• [Challenge]: Start at the line containing "buildStand();" and stop at the line containing "import numpy as np"; copy those lines exactly, both ends included, and no others.

• [Source material]:

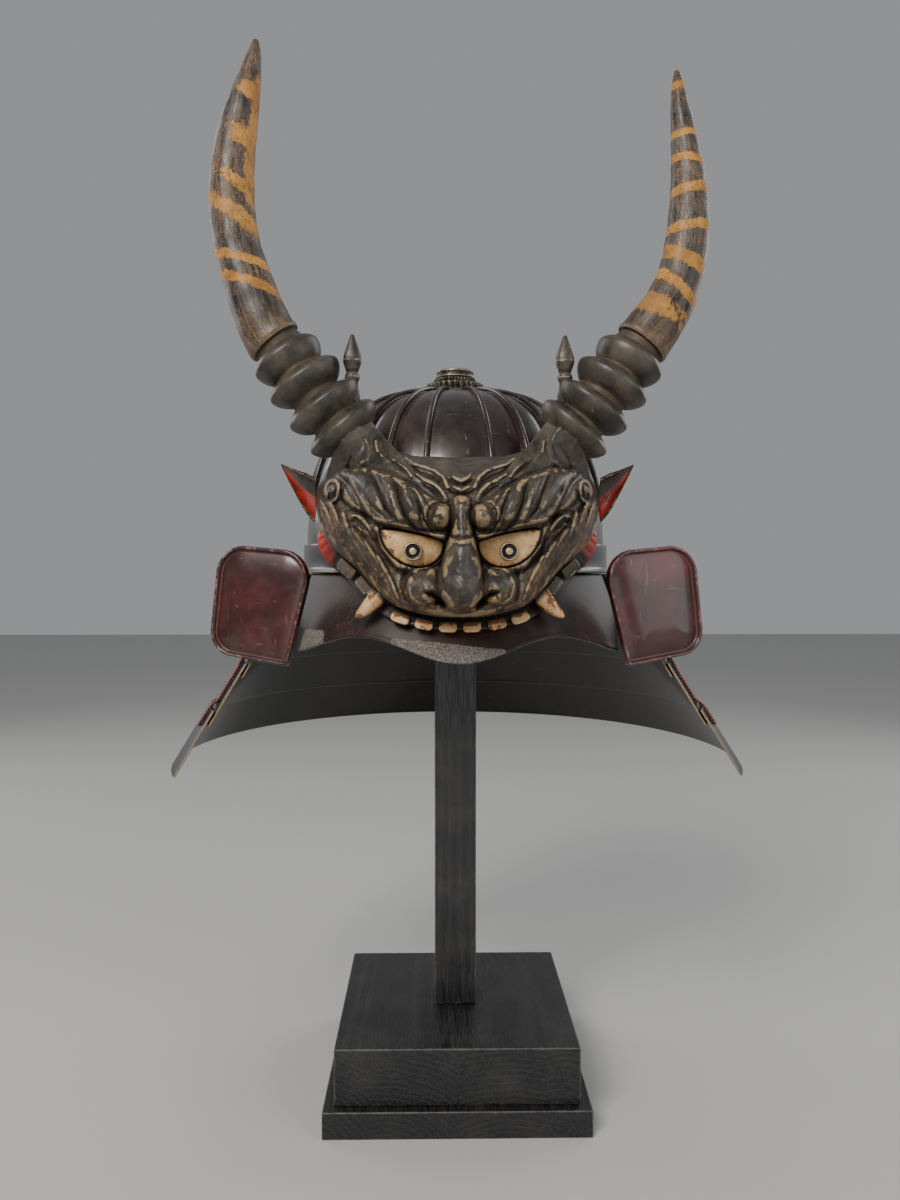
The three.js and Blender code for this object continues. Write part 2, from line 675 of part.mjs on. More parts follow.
// A place along the mouth: way from the chin, reach below the mask's edge, depth off the helmet.
function mouthPoint(way, reach, depth) {
  const t = Math.abs(way) / FACE_CURVE.getLength();
  const edge = FACE_CURVE.getPointAt(t);
  const along = FACE_CURVE.getTangentAt(t);
  const x = edge.x + along.z * reach;
  const z = FACE.centre + edge.z - along.x * reach;
  return vec(x * Math.sign(way || 1), -helmetFront(x, z, 6.4 + depth, depth), z);
}

// Stations along the mouth, each with the reach of its upper and lower edges.
function mouthStrip(stations, back, front) {
  return skin(
    stations.map(({ way, near, far }) => [
      mouthPoint(way, near, back),
      mouthPoint(way, far, back),
      mouthPoint(way, far, front),
      mouthPoint(way, near, front),
    ]),
  );
}

// The gum follows the whole lower edge of the mask and closes the corners of the mouth.
function gumGeometry() {
  const { end, chin, corner, taper, behind, back, front } = GUM;
  const steps = 24;
  const stations = Array.from({ length: steps + 1 }, (_, i) => {
    const way = mix(-end, end, i / steps);
    const left = THREE.MathUtils.clamp((end - Math.abs(way)) / taper, 0, 1);
    const full = mix(chin, corner, Math.abs(way) / end);
    return { way, near: -behind, far: mix(0.5, full, Math.sqrt(1 - (1 - left) ** 2)) };
  });
  return mouthStrip(stations, back, front);
}

// The front teeth: blocks joined by a thin web behind the edge of the lip.
function teethGeometry() {
  const { count, spacing, width, near, web, far, thickness } = TEETH;
  const stations = Array.from({ length: count }, (_, n) => {
    const middle = (n - (count - 1) / 2) * spacing;
    return [
      { way: middle - width / 2 - 0.6, near, far: web },
      { way: middle - width / 2, near, far },
      { way: middle + width / 2, near, far },
      { way: middle + width / 2 + 0.6, near, far: web },
    ];
  }).flat();
  return mouthStrip(stations, GUM.front + GAP, GUM.front + GAP + thickness);
}

function molarGeometry({ middle, width, near, far }) {
  const stations = [-0.5, 0, 0.5].map((side) => ({ way: middle + side * width, near, far }));
  return mouthStrip(stations, GUM.front + 2.5, GUM.front + 2.5 + TEETH.thickness);
}

function fangGeometry() {
  const { x, up, radius, length, lean, stand } = FANG;
  const root = vec(x, 0, FACE.centre + up);
  root.y = -helmetFront(root.x, root.z, 6.4 + stand, stand);
  const axis = vec(lean[0], -0.2, lean[1]).normalize();
  const profile = [[0, 1], [6, 0.93], [13, 0.6], [length, 0.12]];
  const sections = profile.map(([way, size]) => ({
    at: root.clone().addScaledVector(axis, way),
    radius: radius * size,
  }));
  return skin(horn(sections, 8));
}

// A pointed ear, cupped like a leaf and open to the front.
function earGeometry() {
  const { x, z, y, height, length, lift, cup, wall } = EAR;
  const rows = [
    { along: 0, high: 1 },
    { along: 0.25, high: 0.88 },
    { along: 0.5, high: 0.62 },
    { along: 0.75, high: 0.34 },
    { along: 1, high: 0.04 },
  ];
  const rings = rows.map(({ along, high }) => {
    const half = (height / 2) * high;
    const at = (up, deep) => vec(x + length * along, y + deep + 4 * along, z + up + lift * along ** 1.2);
    return [
      at(half, 0),
      at(half * 0.5, cup * high),
      at(-half * 0.5, cup * high),
      at(-half, 0),
      at(-half * 0.5, cup * high + wall * (1 - along * 0.7)),
      at(half * 0.5, cup * high + wall * (1 - along * 0.7)),
    ];
  });
  return skin(rings);
}

// ---------------------------------------------------------------- horns
function mirrored(geometry, sign) {
  if (sign > 0) return geometry;
  const turned = geometry.clone();
  const positions = turned.getAttribute("position");
  for (let i = 0; i < positions.count; i++) positions.setX(i, -positions.getX(i));
  const index = turned.index.array;
  for (let i = 0; i < index.length; i += 3) [index[i + 1], index[i + 2]] = [index[i + 2], index[i + 1]];
  return turned;
}

// The ringed base: a round core with a sharp-edged swelling at each ring.
function hornBaseGeometry() {
  const axis = HORN_AXIS.map(({ x, z }) => vec(x, HORN_Y, z));
  const { crest, core, foot, neck, sag } = HORN_RINGS;
  const sections = [{ at: axis[0], radius: foot }];
  crest.forEach((radius, i) => {
    const middle = axis[i + 1];
    const along = axis[i + 2].clone().sub(axis[i]).normalize();
    const down = vec(along.z, 0, -along.x).multiplyScalar(sag);
    const place = (shift, size, drop) =>
      sections.push({ at: middle.clone().addScaledVector(along, shift).addScaledVector(down, drop), radius: size });
    place(-8.5, core, 0);
    place(-5, mix(core, radius, 0.62), 0.6);
    place(0, radius, 1);
    place(4, mix(core, radius, 0.7), 0.6);
  });
  const end = axis[axis.length - 1];
  const back = axis[axis.length - 2].clone().sub(end).setLength(2);
  sections.push({ at: end.clone().add(back), radius: neck }, { at: end, radius: neck });
  return skin(horn(sections, 12));
}

function hornGeometry(side) {
  const sections = HORN_SECTIONS[side].map(({ x, z, radius, y }) => ({ at: vec(x, HORN_Y + y, z), radius }));
  return skin(horn(sections, 12));
}

function budGeometry() {
  const root = vec(BUD.x, HORN_Y, BUD.z);
  const sections = BUD.profile.map(([up, radius]) => ({ at: root.clone().add(vec(0, 0, up)), radius }));
  return skin(horn(sections, 8));
}

// A copy of a round piece, thickened so that it cuts a seat with a small gap all round.
function thickened(geometry, centre, gap) {
  const cut = geometry.clone();
  const positions = cut.getAttribute("position");
  const point = vec(0, 0, 0);
  for (let i = 0; i < positions.count; i++) {
    point.fromBufferAttribute(positions, i);
    const out = point.clone().sub(centre(point)).normalize();
    point.addScaledVector(out, gap);
    positions.setXYZ(i, point.x, point.y, point.z);
  }
  return solidOf(cut);
}

function nearestOnAxis(point) {
  const axis = HORN_AXIS.map(({ x, z }) => vec(x, HORN_Y, z));
  let best = axis[0];
  for (let i = 0; i + 1 < axis.length; i++) {
    const here = new THREE.Line3(axis[i], axis[i + 1]).closestPointToPoint(point, true, vec(0, 0, 0));
    if (here.distanceTo(point) < best.distanceTo(point)) best = here.clone();
  }
  return best;
}

// The hidden block that holds the crest off the front plate of the bowl.
function mountGeometry() {
  const { halfWidth, low, high, clearBack, clearFront } = CREST_MOUNT;
  const rows = [low, (low + high) / 2, high];
  const columns = [-1, -0.5, 0, 0.5, 1];
  const rings = columns.map((side) => {
    const x = side * halfWidth;
    const back = rows.map((z) => vec(x, -helmetFront(x, z, clearBack, 0), z));
    const front = rows.map((z) => vec(x, clearFront - seat(0, high) - (FACE.depth - FACE.wall) * 0.65, z)).reverse();
    return [...back, ...front];
  });
  return skin(rings);
}

function buildCrest() {
  const base = hornBaseGeometry();
  const bud = budGeometry();
  const fang = fangGeometry();
  const ear = earGeometry();
  const baseCut = geometryOf(thickened(base, nearestOnAxis, GAP + 0.1));
  const budCut = thickened(bud, (p) => vec(BUD.x, HORN_Y, Math.max(p.z, BUD.z + 1)), GAP);
  const seated = geometryOf(solidOf(base).subtract(budCut));
  const fangCut = geometryOf(thickened(fang, (p) => vec(FANG.x, p.y, FANG.up + FACE.centre), GAP));
  let mask = maskSolid();
  for (const [side, sign] of Object.entries(SIDES)) {
    for (const cut of [baseCut, fangCut]) mask = mask.subtract(solidOf(mirrored(cut, sign)));
    mask = mask.subtract(eyeCut(sign));
    add(`horn_base_${side}`, mirrored(seated, sign), FINISH.carvedWood);
    add(`horn_${side}`, mirrored(hornGeometry(side), sign), FINISH.carvedWood);
    add(`bud_${side}`, mirrored(bud, sign), FINISH.carvedWood);
    add(`ear_${side}`, mirrored(ear, sign), FINISH.carvedWood);
    add(`eye_${side}`, eyeSolid(sign), FINISH.bone);
    const eyeFront = EYE.front - EYE.dome - GAP;
    const pupil = stud(sign * PUPIL.x, PUPIL.z, PUPIL.radius, eyeFront, eyeFront - PUPIL.height, 12);
    add(`pupil_${side}`, pupil, FINISH.iron);
    add(`fang_${side}`, mirrored(fang, sign), FINISH.bone);
    MOLARS.forEach((molar, n) => {
      add(`molar_${side}_${n + 1}`, mirrored(molarGeometry(molar), sign), FINISH.carvedWood);
    });
  }
  add("gum", gumGeometry(), FINISH.vermilion);
  add("teeth", teethGeometry(), FINISH.bone);
  // the seats of the horns leave small chips, which go with them
  const [carved] = mask.decompose().sort((a, b) => b.volume() - a.volume());
  add("mask", geometryOf(carved), FINISH.carvedWood);
  add("crest_mount", mountGeometry(), FINISH.carvedWood);
}

buildStand();
buildBowl();
buildHipBand();
buildRest();
buildCrown();
buildPeak();
buildLames();
buildLacing();
buildTurnbacks();
buildCrest();

export default group;
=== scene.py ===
# %% [markdown]
# # A horned kabuto on its stand
# A kabuto is a samurai's helmet: a ribbed iron bowl, a peak over the eyes, a neck guard of
# lacquered strips laced with silk, and here a carved and painted demon's head as its crest.
# It stands on a plain black timber stand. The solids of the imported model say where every
# piece goes, so each cell below makes one piece in that same space, in metres, and this
# lesson is about giving those pieces the surfaces that a maker's hand left on them.

import math

import bpy
import numpy as np
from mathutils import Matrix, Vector


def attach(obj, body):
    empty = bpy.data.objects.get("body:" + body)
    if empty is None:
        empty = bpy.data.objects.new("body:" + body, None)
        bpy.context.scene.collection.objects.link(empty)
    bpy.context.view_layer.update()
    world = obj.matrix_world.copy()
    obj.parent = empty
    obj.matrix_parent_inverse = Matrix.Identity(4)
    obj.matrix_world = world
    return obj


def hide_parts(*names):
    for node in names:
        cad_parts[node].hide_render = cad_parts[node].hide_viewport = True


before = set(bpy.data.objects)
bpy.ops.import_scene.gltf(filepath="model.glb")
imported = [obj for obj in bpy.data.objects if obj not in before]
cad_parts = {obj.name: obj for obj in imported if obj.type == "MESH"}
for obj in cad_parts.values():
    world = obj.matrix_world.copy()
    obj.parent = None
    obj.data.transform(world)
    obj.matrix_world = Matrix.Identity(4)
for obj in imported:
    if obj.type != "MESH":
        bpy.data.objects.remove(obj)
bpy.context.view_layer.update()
MM = 0.001
TURN = 2 * math.pi
SIDES = {"right": 1, "left": -1}

# %% [markdown]
# ## Camera, floor and light
# The helmet is seen from the front, a little above the middle of the bowl, with a wide lens
# held close. That makes the crest loom and the stand shrink, so the camera has to stand just
# as near. Lights could be small and hard, but lacquer shows every lamp as a bright dot. Large
# soft panels give it the broad, quiet reflections of a studio instead.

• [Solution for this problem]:
buildStand();
buildBowl();
buildHipBand();
buildRest();
buildCrown();
buildPeak();
buildLames();
buildLacing();
buildTurnbacks();
buildCrest();

export default group;
=== scene.py ===
# %% [markdown]
# # A horned kabuto on its stand
# A kabuto is a samurai's helmet: a ribbed iron bowl, a peak over the eyes, a neck guard of
# lacquered strips laced with silk, and here a carved and painted demon's head as its crest.
# It stands on a plain black timber stand. The solids of the imported model say where every
# piece goes, so each cell below makes one piece in that same space, in metres, and this
# lesson is about giving those pieces the surfaces that a maker's hand left on them.

import math

import bpy
import numpy as np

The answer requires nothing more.